Problem requirements: Lines containing the string "from" are to be counted. Write only how many there are.

— Begin Given information —

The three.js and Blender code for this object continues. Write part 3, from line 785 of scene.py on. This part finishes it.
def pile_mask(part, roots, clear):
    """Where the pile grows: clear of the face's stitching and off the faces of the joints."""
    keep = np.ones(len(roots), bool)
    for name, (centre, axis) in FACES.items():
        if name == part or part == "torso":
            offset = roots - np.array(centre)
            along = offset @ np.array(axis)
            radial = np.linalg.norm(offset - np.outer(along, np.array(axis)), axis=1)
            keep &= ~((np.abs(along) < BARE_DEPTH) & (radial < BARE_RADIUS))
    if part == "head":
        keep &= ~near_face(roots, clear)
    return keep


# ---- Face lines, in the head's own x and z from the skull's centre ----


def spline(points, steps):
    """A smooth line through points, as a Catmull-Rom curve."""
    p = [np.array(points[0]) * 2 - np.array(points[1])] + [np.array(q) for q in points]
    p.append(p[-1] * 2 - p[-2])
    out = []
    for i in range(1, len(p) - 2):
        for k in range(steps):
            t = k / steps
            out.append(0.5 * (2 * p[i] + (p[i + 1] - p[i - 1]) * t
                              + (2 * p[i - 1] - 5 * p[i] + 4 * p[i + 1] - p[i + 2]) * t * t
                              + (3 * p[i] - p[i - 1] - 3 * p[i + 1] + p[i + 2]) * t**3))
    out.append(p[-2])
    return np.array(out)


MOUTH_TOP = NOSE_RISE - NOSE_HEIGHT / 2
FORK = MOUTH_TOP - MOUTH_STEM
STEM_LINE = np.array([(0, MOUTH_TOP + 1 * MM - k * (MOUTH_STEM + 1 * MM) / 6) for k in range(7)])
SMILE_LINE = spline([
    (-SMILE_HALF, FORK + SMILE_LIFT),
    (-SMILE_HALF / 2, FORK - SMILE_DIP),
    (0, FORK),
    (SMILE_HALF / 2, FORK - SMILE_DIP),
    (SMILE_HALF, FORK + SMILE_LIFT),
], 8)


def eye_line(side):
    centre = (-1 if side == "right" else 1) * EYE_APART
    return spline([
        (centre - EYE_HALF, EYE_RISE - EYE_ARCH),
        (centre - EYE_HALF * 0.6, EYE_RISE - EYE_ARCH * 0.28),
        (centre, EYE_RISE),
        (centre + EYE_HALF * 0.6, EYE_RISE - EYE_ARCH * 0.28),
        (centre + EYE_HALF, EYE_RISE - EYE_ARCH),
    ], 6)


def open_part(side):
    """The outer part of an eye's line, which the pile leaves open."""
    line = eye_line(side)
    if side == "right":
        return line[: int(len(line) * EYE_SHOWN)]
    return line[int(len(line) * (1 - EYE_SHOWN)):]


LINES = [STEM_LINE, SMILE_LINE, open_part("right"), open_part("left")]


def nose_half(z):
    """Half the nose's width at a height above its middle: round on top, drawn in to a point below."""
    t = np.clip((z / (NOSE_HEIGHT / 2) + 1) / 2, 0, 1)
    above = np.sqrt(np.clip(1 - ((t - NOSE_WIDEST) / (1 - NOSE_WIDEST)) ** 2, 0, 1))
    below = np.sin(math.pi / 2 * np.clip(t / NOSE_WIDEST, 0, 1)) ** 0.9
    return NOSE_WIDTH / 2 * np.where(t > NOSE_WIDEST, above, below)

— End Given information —

Result: 2